I wont tell you that it will be comfortable. It wasn't comfortable when it happened and it wont be comfortable when revisited but this is where your therapist or Doctor comes in. You have to trust them to know what they're doing. They didn't spend all that time in school and all that hard work for their degree to traumatize their patients, give them a pill and say "Carry on. That's a brave little soldier" and leave it at that. There is work to be done and if you let them, they'll do it. You have to understand that it is not them that is traumatizing you. It's the trauma itself.
You're going to feel nearly every human emotion you can think of while in therapy. But you must understand that these memories are no longer viable entities that can hurt you now. It's over. It's done with. All except for your confronting your own pain that you've buried so deeply inside that it makes you a person unrecognizable to even yourself.Or, in case you are still caught up in an ongoing trauma, your therapist or Doctor will do their best to help you find the out. Be it an abusive relationship or some other situational crisis.
Are you afraid of the emotions you'll feel all over again? Having a good cry never killed anyone so there is no reason to fear it. Even if you find yourself on the floor in the fetal position crying like a child, it's all for the good and the goal. You'll feel the anger (that sometimes you don't even realize you're feeling) and in some cases even the terror you experienced but the more you confront it and let yourself release it the less frightening it becomes. The monster begins to shrink by and by. You'll find that the tears will lessen and the monster isn't so scary anymore because you've seen it, looked it in the face and this time, you and your therapist will be in control. You'll find little by little yourself feeling freer and lighter although it can be exhausting at the beginning. All that pain is heavy and has been weighing you down. You wouldn't believe the amount of energy suppressing those emotions actually takes away from you. In time, you will feel stronger and more in control. In time, you'll have your life back or you might even feel reborn.

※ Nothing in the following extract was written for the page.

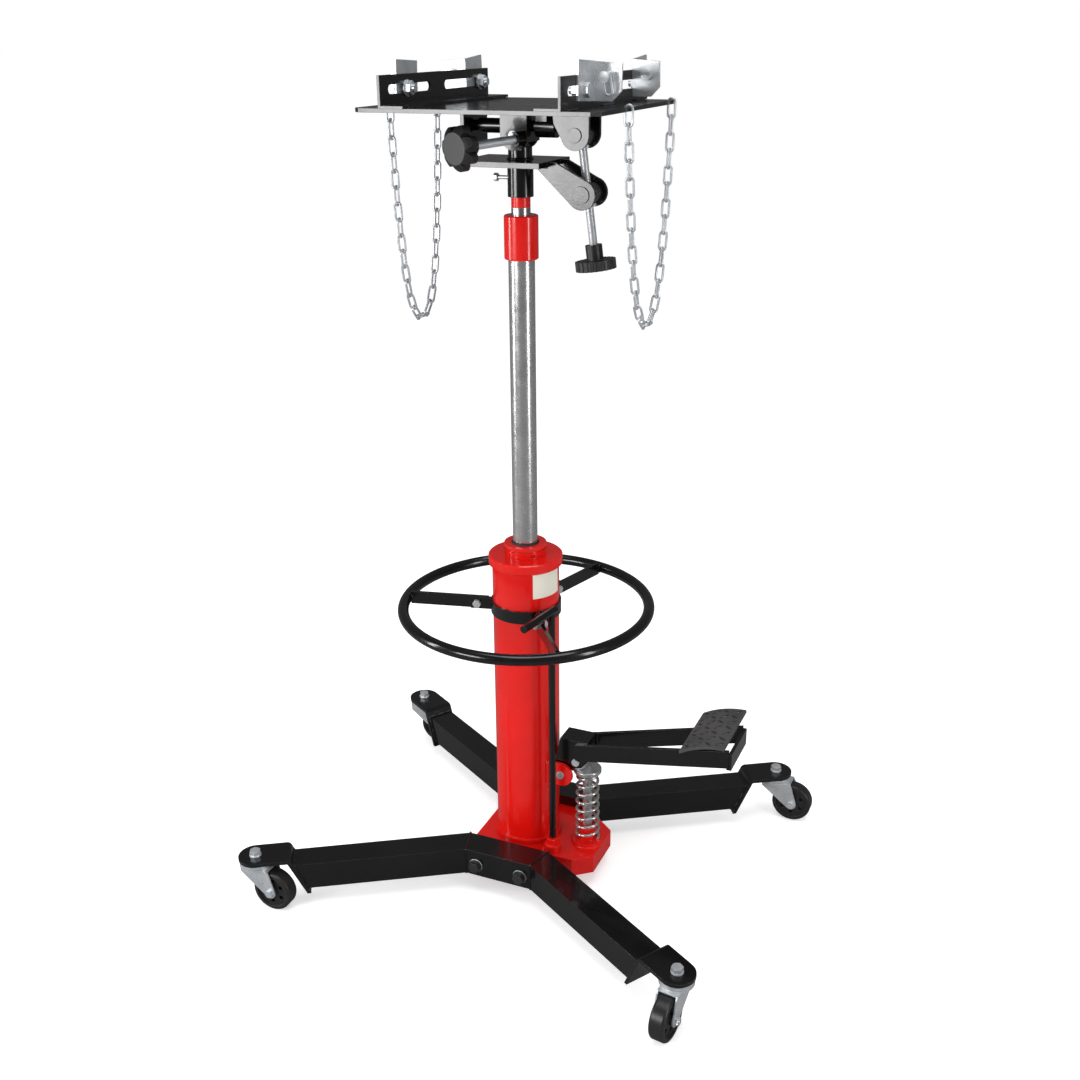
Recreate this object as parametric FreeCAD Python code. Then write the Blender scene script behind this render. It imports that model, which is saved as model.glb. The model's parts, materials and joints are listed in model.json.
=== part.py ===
"""Two-stage transmission jack: four-leg rolling base, hydraulic mast with foot pump,
swivelling and tilting saddle with corner brackets and hold-down chains.

Frame: origin on the floor under the mast axis, +Z up, +X towards the pump and foot pedal,
the front leg beam on the -Y side.  All sizes in millimetres.
"""
import FreeCAD
import Part
import math
import os

V = FreeCAD.Vector
X_AXIS = V(1, 0, 0)
Y_AXIS = V(0, 1, 0)
Z_AXIS = V(0, 0, 1)

# ---- driving dimensions ---------------------------------------------------------------------
CASTER_X = 389.0            # caster pivot, distance from the mast in X
CASTER_Y = 314.0            # caster pivot, distance from the mast in Y
RUN_GAP = 0.05              # radial clearance of a running fit

# leg beams
TUBE = 50.0                 # square tube, outside
TUBE_WALL = 3.0
TUBE_Z = 59.0               # height of the tube's centre line
BEAM_Y = 114.0              # centre line of a cross tube
BEND_X = 70.0               # where a cross tube meets its legs
BLOCK_TOP = 64.0
BLOCK_BOTTOM = 30.0
BLOCK_X0 = -78.0
BLOCK_X1 = 146.0
BLOCK_WIDE_X = 66.0         # the block reaches the cross tubes up to here
BLOCK_Y = 70.0              # half width of the narrow end
BASE_BOLT_X = 43.0
BASE_BOLT_Z = 55.0

# caster plates and casters
TAB_T = 6.0
TAB_TOP = 97.0
TAB_HALF = 30.0
TAB_IN = 53.0               # from caster pivot to the fold
TAB_FOOT = 26.0             # lowest point of the folded leg
TAB_LEAN = 25.0             # degrees the folded leg leans inwards
WHEEL_R = 37.5
WHEEL_W = 26.0
TRAIL = 36.0
FORK_TOP = 80.0
FORK_T = 2.5
FORK_GAP = 30.0
AXLE_R = 4.0
HUB_R = 10.0

# hydraulic mast
CYL_R = 57.5
CYL_TOP = 598.0
HEAD_R = 63.5
HEAD_TOP = 616.0
NUT_R = 36.0
NUT_TOP = 636.0
INNER_R = 31.0
INNER_BORE = 26.0
RAM1_R = 21.0
RAM1_BORE = 17.0
RAM1_BOTTOM = 545.0
COLLAR_Z0 = 1113.0
COLLAR_Z1 = 1181.0
COLLAR_R = 27.0
RAM2_R = 15.0
RAM2_BOTTOM = 600.0
RAM2_TOP = 1208.0
STUB_R = 13.0
STUB_TOP = 1244.0

# head
SOCKET_R = 20.0
SOCKET_Z0 = 1208.4
LOWER_Z = 1264.0            # top of the lower plate
LOWER_T = 8.0
LOWER_X0 = -82.0
LOWER_X1 = 57.0
LOWER_Y = 60.0
EAR_T = 6.0
LOW_EAR_Y = 28.0
LOW_PIN_X = 111.0
LOW_PIN_Z = 1217.0
UP_PIN_X = 100.0
UP_PIN_Z = 1302.0
UP_EAR_Y = 26.0
TILT_Z = 1300.0             # fore-aft tilt axis, along Y through the mast axis
ROLL_Z = 1312.0             # side tilt axis, along X
CRADLE_X = 22.0
CRADLE_Y = 24.0
CRADLE_T = 5.0
CRADLE_TOP = 1332.0
PLATE_Z = 1344.0            # top of the saddle plate
PLATE_T = 6.0
PLATE_X = 192.0
PLATE_Y = 168.0
RAIL_X = 137.0
RAIL_Y = 178.0
RAIL_H = 45.0
RAIL_T = 4.0
SLOT_W = 13.0
SLOT_CENTRE = 88.0
SLOT_LEN = 130.0
BRACKET_T = 3.0
BRACKET_LEG = {-1: (-122.0, -58.0), 1: (166.0, 106.0)}      # free end and folded end of the leg
BRACKET_TURN = {-1: -3.0, 1: 5.0}                            # degrees each one sits turned on its bolt
LINK_PITCH = 25.0
LINK_WIRE = 1.9
LINK_HALF_W = 5.6
LINK_SLACK = 0.25
CHAIN_PIN_R = 2.9
LEVEL_LIFT = 1.0            # the lowest link rests in the bends of its neighbours
CHAIN_HOLE_X = PLATE_X - 7.0
CHAIN_HOLES = ((-CHAIN_HOLE_X, -58.0), (-CHAIN_HOLE_X, 95.0), (CHAIN_HOLE_X, -45.0), (CHAIN_HOLE_X, 150.0))
KNOB_SCREW_R = 6.0

# foot pump
PUMP_X = 116.7
PIVOT_X = 76.0
PIVOT_Z = 209.0
LINK_X = 102.0
LINK_Z = 236.0
CAP_Z = 218.0
CAP_T = 9.0
SPRING_R = 20.5
SPRING_WIRE = 2.7
SPRING_TURNS = 8.0
SPRING_Z0 = 72.5
CHANNEL_TOP = 279.0
PIN_R = 7.0
PEDAL_SLOPE = 13.0          # degrees the arms rise at rest
ARM_Z = 262.0
ARM_T = 6.0
ARM_START_X = 126.0
ARM_START_Y = 20.9
ARM_END_X = 384.0
ARM_END_Y = 41.5
TREAD_X = 80.0
TREAD_Y0 = -50.0
TREAD_Y1 = 92.0
TREAD_T = 4.0
ROD_X = 70.0
ROD_Y = -52.0
ROD_TOP = 539.0
HANDLE_ANGLE = -100.0       # direction of the release handle, from +X

# hand ring
RING_R = 213.0
RING_TUBE = 9.5
RING_Z = 518.0
BAND_Z0 = 508.0
BAND_Z1 = 530.0
SPOKE_ANGLES = (193.5, 74.0, 308.0)
LUG_BOLT_R = CYL_R + 28.0

CORNERS = {"front_left": (-1, -1), "front_right": (1, -1),
           "rear_left": (-1, 1), "rear_right": (1, 1)}
TRAIL_ANGLE = {"front_left": 0.0, "front_right": -98.0, "rear_left": 0.0, "rear_right": 0.0}


# ---- helpers --------------------------------------------------------------------------------
def block(x0, x1, y0, y1, z0, z1):
    return Part.makeBox(x1 - x0, y1 - y0, z1 - z0, V(x0, y0, z0))


def rod(start, end, radius):
    start = V(*start)
    along = V(*end) - start
    return Part.makeCylinder(radius, along.Length, start, along)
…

So, if perhaps you see a little of yourself in this article and you are considering therapy or are already in therapy then I hope I've made you less afraid. It takes a lot of courage to face the pain but you can and will get through it. Let your Doctor or therapist lead you through it in their own time. Don't be in a rush. They know what they're doing and are prepared to deal with the deluge of emotions that their patients experience and release during these times. It's okay to reach out for help because really we all need each other, don't we? If we were the only person left in the world alive, we'd slowly lose our minds. I personally believe that we were put on this earth to help each other and that is exactly what your Doctor or therapist wants to do. Initially painful and frightening, it is a stepping stone to healing and recovery. It's a building block to help you reclaim your life as it should be. Who knows? Maybe someday you might find yourself counseling others. After all, you've been to Hell and back.